What Defines Success Here?
I've been doing a lot of fire-fighting in my consulting gigs lately. Someone comes in to the office, opens their email and discovers a message declaring that the sky is falling, that the building is burning down around us and that the 3rd Horseman of the Apocalypse has just been sighted. Or maybe it's just that the Monthly Widget Report has a subtotal error, but STILL.
That message immediately translates into a DEEP desire to do something. That desire to do something often results in whole teams of people leaping into action without asking the simple question: "What defines success here?"
That's nearly the first question I ask when faced with a small army of people itching to get the emergency behind them. You'd think that it's fairly obvious and yet I often get blank stares when I ask it. Yet, it can often mean the difference between jumping in and grabbing a fire extinguisher because you think that it's just the garbage can by the door on fire or figuring out that the living room, dining room, bedrooms and garage are already a blazing inferno, with the garbage can being merely the latest victim.
In the first case, grabbing the fire extinguisher isn't going to help and will likely result in more burning before you finally call 911. However, if you only have a single sheet of paper on fire in a metal garbage can, calling in the big red ladder truck is overkill.
Basically, when you say, "this emergency will be over when the garbage can is no longer on fire", you've defined success.

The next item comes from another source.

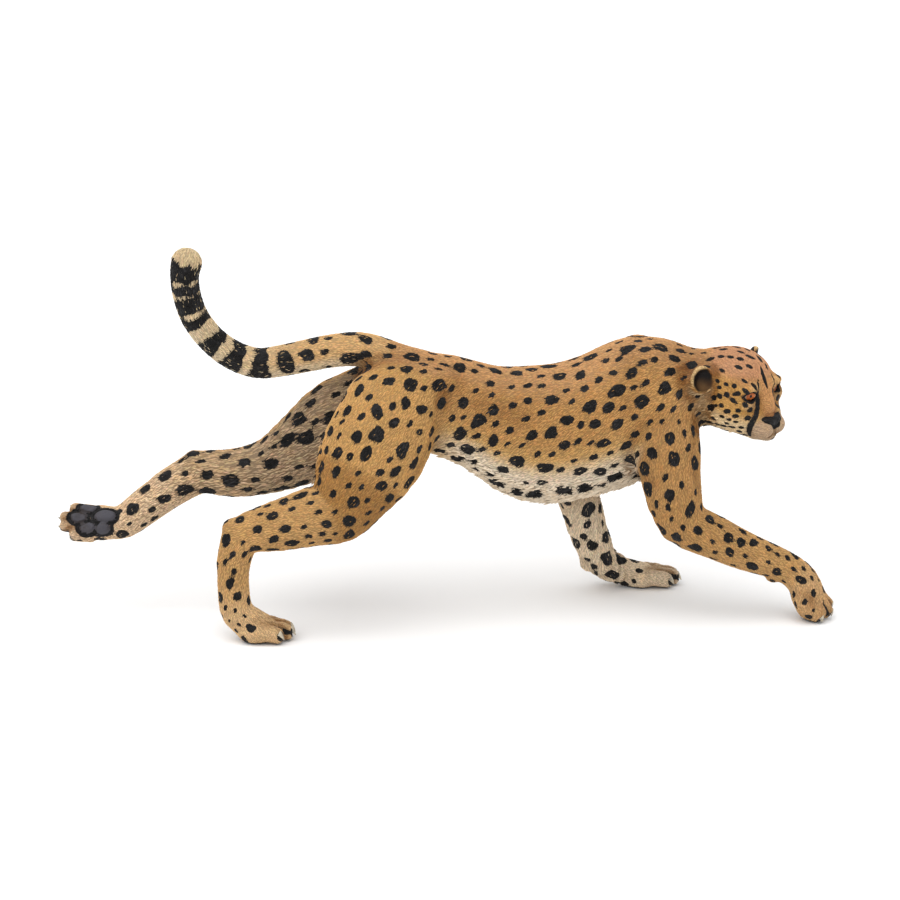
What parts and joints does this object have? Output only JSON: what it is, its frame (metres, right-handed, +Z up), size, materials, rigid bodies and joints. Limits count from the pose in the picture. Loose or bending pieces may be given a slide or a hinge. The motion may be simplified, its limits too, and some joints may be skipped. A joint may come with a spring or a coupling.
{
  "type": "running cheetah figurine",
  "caption": "Moulded plastic figurine of a spotted cheetah in mid run, standing on three paws with one hind leg thrown back, tail raised and head turned to its right.",
  "frame": {"origin": "on the floor under the middle of the figurine's box", "axes": "+X forward along the back, +Y to the animal's left, +Z up"},
  "size_m": [0.1718, 0.0412, 0.0841],
  "materials": {
    "coat": "satin paint, tan with black spots, paler below",
    "nose": "satin black paint",
    "eye": "gloss paint, amber with a black rim"
  },
  "bodies": {
    "root": {"head": "coat", "neck": "coat", "nose": "nose", "ear_left": "coat", "ear_right": "coat", "eye_left": "eye", "eye_right": "eye", "trunk": "coat", "tail_root": "coat", "tail_middle": "coat", "tail_tip": "coat", "fore_right_upper_arm": "coat", "fore_right_forearm": "coat", "fore_right_paw": "coat", "fore_left_upper_arm": "coat", "fore_left_forearm": "coat", "fore_left_paw": "coat", "hind_right_thigh": "coat", "hind_right_shank": "coat", "hind_right_hock": "coat", "hind_right_paw": "coat", "hind_left_thigh": "coat", "hind_left_shank": "coat", "hind_left_hock": "coat", "hind_left_paw": "coat"}
  },
  "joints": []
}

When you say, "this emergency is over when the house is no longer burning and everyone is out safe and our photos are safe in the car", you've defined success.
In technology end of things, this can mean things like:
- When these 9 different reports bring up data for 2005, 2006 and 2007, we've fixed the reporting services problem.

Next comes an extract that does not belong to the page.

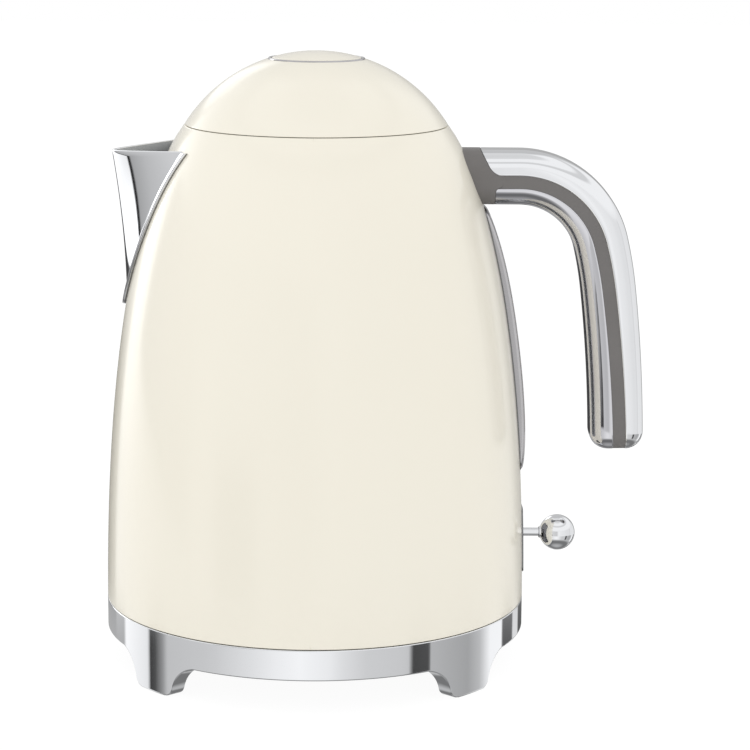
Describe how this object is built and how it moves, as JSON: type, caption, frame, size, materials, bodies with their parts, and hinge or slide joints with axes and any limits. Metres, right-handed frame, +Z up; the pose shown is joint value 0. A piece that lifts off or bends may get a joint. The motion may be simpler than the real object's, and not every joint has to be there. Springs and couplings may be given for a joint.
{
  "type": "electric kettle",
  "caption": "Domed electric kettle on a round power base with feet: hinged lid with push button, V spout, hook handle, water gauge and ball lever switch.",
  "frame": {"origin": "middle of the whole outline on the table, under the pads of the power base", "axes": "+Z up, +X towards the handle, -X towards the spout, +Y to the cord outlet's side"},
  "size_m": [0.2195, 0.1714, 0.2494],
  "materials": {
    "cream_paint": "gloss enamel",
    "polished_chrome": "mirror plated",
    "grey_plastic": "satin moulded",
    "black_plastic": "satin moulded",
    "ivory_plastic": "moulded",
    "clear_plastic": "clear moulded",
    "steel": "plain stainless",
    "screw_steel": "zinc plated",
    "aluminium": "rolled",
    "brass": "plain",
    "rubber": "matt",
    "wire_insulation": "extruded"
  },
  "bodies": {
    "power_base": {"base_ring": "polished_chrome", "base_deck": "grey_plastic", "base_cover": "black_plastic", "foot_pads": "rubber", "base_connector": "black_plastic", "base_contacts": "brass", "base_leads": "wire_insulation", "base_screws": "screw_steel", "cord_outlet": "black_plastic"},
    "socket": {"kettle_socket": "black_plastic", "socket_pins": "brass"},
    "kettle": {"body_shell": "cream_paint", "bottom_housing": "black_plastic", "heater_plate": "steel", "heat_spreader": "aluminium", "heating_element": "steel", "element_terminals": "brass", "control_unit": "ivory_plastic", "control_screws": "screw_steel", "bimetal_discs": "steel", "steam_tube": "steel", "lever_bracket": "black_plastic", "lever_pin": "steel", "lever_plate": "polished_chrome", "spout": "polished_chrome", "spout_trim": "polished_chrome", "top_collar": "grey_plastic", "hinge_pin": "steel", "lid_spring": "steel", "handle_core": "grey_plastic", "handle_outer_shell": "polished_chrome", "handle_inner_shell": "polished_chrome", "handle_screws": "screw_steel", "gauge_frame": "polished_chrome", "gauge_window": "clear_plastic", "gauge_seal": "rubber"},
    "lever": {"lever": "polished_chrome", "lever_ball": "polished_chrome"},
    "trip_link": {"trip_link": "ivory_plastic"},
    "filter": {"filter_frame": "black_plastic", "filter_mesh": "steel"},
    "lid": {"lid_dome": "cream_paint", "lid_inner": "grey_plastic", "lid_seal": "rubber", "lid_guide": "grey_plastic", "lid_screws": "screw_steel", "button_ring": "polished_chrome", "button_spring": "steel"},
    "lid_button": {"lid_button": "cream_paint"},
    "latch": {"latch_bolt": "steel"}
  },
  "joints": [
    {"name": "kettle_lift", "type": "slide", "parent": "power_base", "child": "socket", "axis": [0, 0, 1], "range_m": [0, 0.12]},
    {"name": "kettle_swivel", "type": "hinge", "parent": "socket", "child": "kettle", "pos_m": [-0.02412, 0, 0.03], "axis": [0, 0, 1], "continuous": true},
    {"name": "lid_hinge", "type": "hinge", "parent": "kettle", "child": "lid", "pos_m": [0.02991, 0, 0.2099], "axis": [0, 1, 0], "range_deg": [0, 80]},
    {"name": "lever_tilt", "type": "hinge", "parent": "kettle", "child": "lever", "pos_m": [0.04588, 0, 0.0519], "axis": [0, 1, 0], "range_deg": [0, 18]},
    {"name": "trip_slide", "type": "slide", "parent": "kettle", "child": "trip_link", "axis": [-1, 0, 0], "range_m": [0, 0.0026]},
    {"name": "filter_slide", "type": "slide", "parent": "kettle", "child": "filter", "axis": [1, 0, 0], "range_m": [0, 0.02]},
    {"name": "button_press", "type": "slide", "parent": "lid", "child": "lid_button", "axis": [0, 0, -1], "range_m": [0, 0.003], "stiffness_N_per_m": 500, "springref_m": -0.004, "deforming": ["button_spring"]},
    {"name": "latch_draw", "type": "slide", "parent": "lid", "child": "latch", "axis": [1, 0, 0], "range_m": [0, 0.003]}
  ],
  "couplings": [
    {"joint": "latch_draw", "follows": "button_press", "ratio": 1},
    {"joint": "trip_slide", "follows": "lever_tilt", "m_per_rad": 0.008}
  ]
}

- When all 4 production web servers bring up this list of 25 web sites, we're done with this emergency.
- When the "object reference not set to an instance of an object" exception is no longer being thrown, we're done with this particular problem.
It often means you need to make a grid of what exactly is broken. Then you can focus on clearing the "X" entries where there's a problem.
The thing that's powerful about this really simple thing is that how it really manages to help people focus and calm down. Next thing you know, the problems actually get solved more quickly, with fewer man-hours involved and everyone's stress level can drop back down to more normal levels.
And, every once in a while, you actually discover that there isn't really even a problem to be fixed.